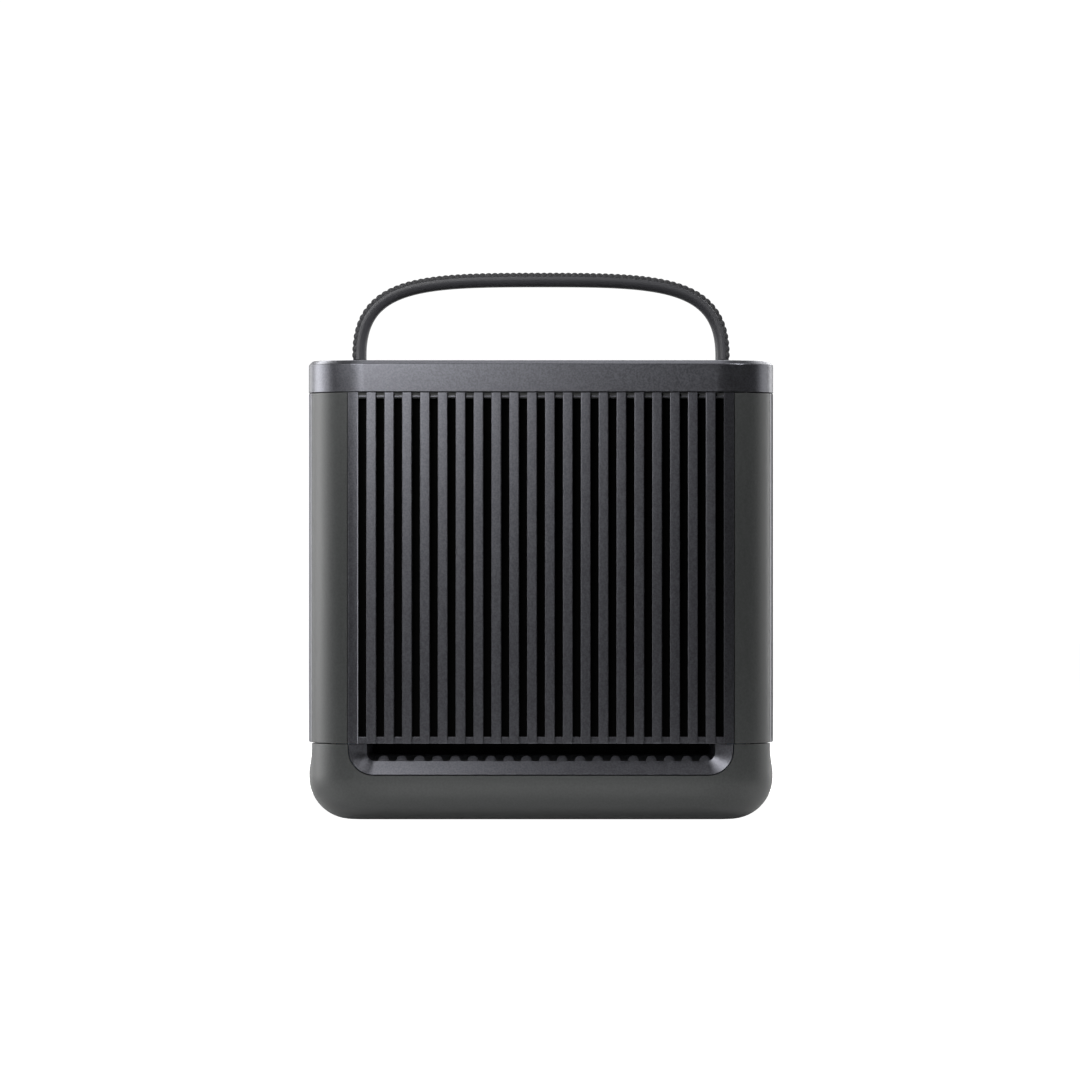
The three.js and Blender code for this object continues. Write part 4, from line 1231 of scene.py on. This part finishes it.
# Softboxes: name, azimuth from the front, elevation, distance, width, height, watts.
SOFTBOXES = (
    ("key", -12, 16, 0.85, 0.2, 0.24, 1.4),
    ("near_left", -30, 29, 0.46, 0.14, 0.14, 0.49),
    ("near_high", -22, 37, 0.4, 0.14, 0.14, 0.14),
    ("near_side", -49, 22, 0.5, 0.14, 0.14, 0.12),
    ("lip_right", 54, 42, 0.8, 0.12, 0.2, 2.8),
    ("left_panel", -84, 10, 1.1, 0.28, 0.8, 1.6),
    ("left_wall", -105, 10, 1.1, 0.5, 0.8, 6.8),
    ("left_back", -137, 10, 1.1, 0.28, 0.8, 1.8),
    ("right_wall", 107, 10, 1.1, 0.5, 0.8, 1.9),
    ("right_back", 135, 10, 1.1, 0.28, 0.8, 2.3),
    ("rim_left", -138, 43, 1.0, 0.3, 0.3, 2.2),
    ("rim_right", 138, 43, 1.0, 0.3, 0.3, 0.9),
    ("top", 0, 88, 1.06, 0.5, 0.5, 1.4),
    ("top_back", 180, 55, 1.1, 0.7, 0.4, 5.0),
    ("back_key", 158, 30, 1.0, 0.4, 0.4, 2.0),
    ("back_wall", 180, 4, 1.8, 2.4, 1.2, 5.0),
)


def softbox(name, azimuth, elevation, distance, width, height, watts):
    """A rectangular area light that faces the object and isn't seen itself."""
    data = bpy.data.lights.new(name, "AREA")
    data.energy = watts
    data.shape = "RECTANGLE"
    data.size = width
    data.size_y = height
    turn_by = math.radians(azimuth)
    raise_by = math.radians(elevation)
    away = Vector((
        math.sin(turn_by) * math.cos(raise_by),
        -math.cos(turn_by) * math.cos(raise_by),
        math.sin(raise_by),
    ))
    light = bpy.data.objects.new(name, data)
    light.location = FOCUS + away * distance
    light.rotation_euler = (-away).to_track_quat("-Z", "Y").to_euler()
    light.visible_camera = False
    bpy.context.scene.collection.objects.link(light)


def glow(name, color, strength):
    """A plain emitting material for the stage."""
    material, _, principled = shader(name, color, 0.9)
    principled.inputs["Emission Color"].default_value = (1, 1, 1, 1)
    principled.inputs["Emission Strength"].default_value = strength
    principled.inputs["Specular IOR Level"].default_value = 0.0
    return material


def stage_piece(name, loops, material):
    """A flat piece of the stage between two outlines, or inside one."""
    bm = bmesh.new()
    if len(loops) > 1:
        loft(bm, loops, cap_ends=False)
    else:
        bm.faces.new([bm.verts.new(point) for point in loops[0]])
    mesh = bpy.data.meshes.new(name)
    bm.to_mesh(mesh)
    bm.free()
    mesh.materials.append(material)
    piece = bpy.data.objects.new(name, mesh)
    bpy.context.scene.collection.objects.link(piece)
    return piece


def bounce_card(name, loops, strength):
    """A card on the floor that throws light up on to the object, and isn't seen itself."""
    card = stage_piece(name, loops, glow(name, (0.8, 0.8, 0.8), strength))
    card.visible_camera = False


def outline_round(margin, z=0.0):
    """The object's plan outline, grown by a margin, in metres."""
    outline = rounded_rect(HALF_W + margin, HALF_D + margin, CORNER_R + max(margin, 0))
    return [(x * MM, y * MM, z) for x, y in outline]


def make_stage():
    world = bpy.data.worlds.new("studio")
    bpy.context.scene.world = world
    world.use_nodes = True
    background = world.node_tree.nodes["Background"]
    background.inputs["Color"].default_value = (1, 1, 1, 1)
    background.inputs["Strength"].default_value = 0.0
    backdrop_light = world.node_tree.nodes.new("ShaderNodeBackground")
    backdrop_light.inputs["Color"].default_value = (1, 1, 1, 1)
    backdrop_light.inputs["Strength"].default_value = 1.05
    mix = world.node_tree.nodes.new("ShaderNodeMixShader")
    seen = world.node_tree.nodes.new("ShaderNodeLightPath")
    links = world.node_tree.links
    links.new(seen.outputs["Is Camera Ray"], mix.inputs["Fac"])
    links.new(background.outputs["Background"], mix.inputs[1])
    links.new(backdrop_light.outputs["Background"], mix.inputs[2])
    links.new(mix.outputs["Shader"], world.node_tree.nodes["World Output"].inputs["Surface"])

    white = glow("floor_white", (0.8, 0.8, 0.8), 1.02)
    floor = stage_piece("floor", [outline_round(5000)], white)
    floor.visible_diffuse = False
    floor.visible_glossy = False
    floor.visible_shadow = False
    bounce_card("card_round", [outline_round(-22, 0.0001), outline_round(140, 0.0001)], 0.1)
    near = cad_low.y - 0.008
    far = cad_low.y - 0.15
    wide = 0.085
    front_card = [(-wide, far, 0.0002), (wide, far, 0.0002), (wide, near, 0.0002), (-wide, near, 0.0002)]
    bounce_card("card_front", [front_card], 0.5)
    for row in SOFTBOXES:
        softbox(*row)


def make_camera():
    """Level long lens, straight on to the front, near the middle of its height."""
    distance = 2.9
    frame_width = 0.5481
    across = -0.0005
    height = 0.1431
    data = bpy.data.cameras.new("camera")
    data.sensor_width = 36.0
    data.lens = data.sensor_width * distance / frame_width
    data.clip_end = 50
    camera = bpy.data.objects.new("camera", data)
    camera.location = (across, cad_low.y - distance, height)
    camera.rotation_euler = (math.radians(90), 0, 0)
    bpy.context.scene.collection.objects.link(camera)
    bpy.context.scene.camera = camera


# ---- Assembly --------------------------------------------------------------------------

make_materials()
base_shell()
column_frame()
cap_ring()
tray_deck()
grille("front_fins", FRONT_HALF, HALF_D, BODY_HALF_W, 0, 20, FRONT_DUCT_END, "front_grille")
grille("left_fins", SIDE_HALF, HALF_W, BODY_HALF_D, -90, 13, SIDE_DUCT_END, "left_grille")
grille("right_fins", SIDE_HALF, HALF_W, BODY_HALF_D, 90, 13, SIDE_DUCT_END, "right_grille")
handle_body()
handle_ribs()
rear_face()
dress_nodes()
make_stage()
make_camera()
bpy.context.scene.view_settings.view_transform = "Standard"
────────────────────────────────────────
Return every line containing "scene".

The three.js and Blender code for this object continues. Write part 4, from line 1231 of scene.py on. This part finishes it.
    bpy.context.scene.collection.objects.link(light)
    bpy.context.scene.collection.objects.link(piece)
    bpy.context.scene.world = world
    bpy.context.scene.collection.objects.link(camera)
    bpy.context.scene.camera = camera
bpy.context.scene.view_settings.view_transform = "Standard"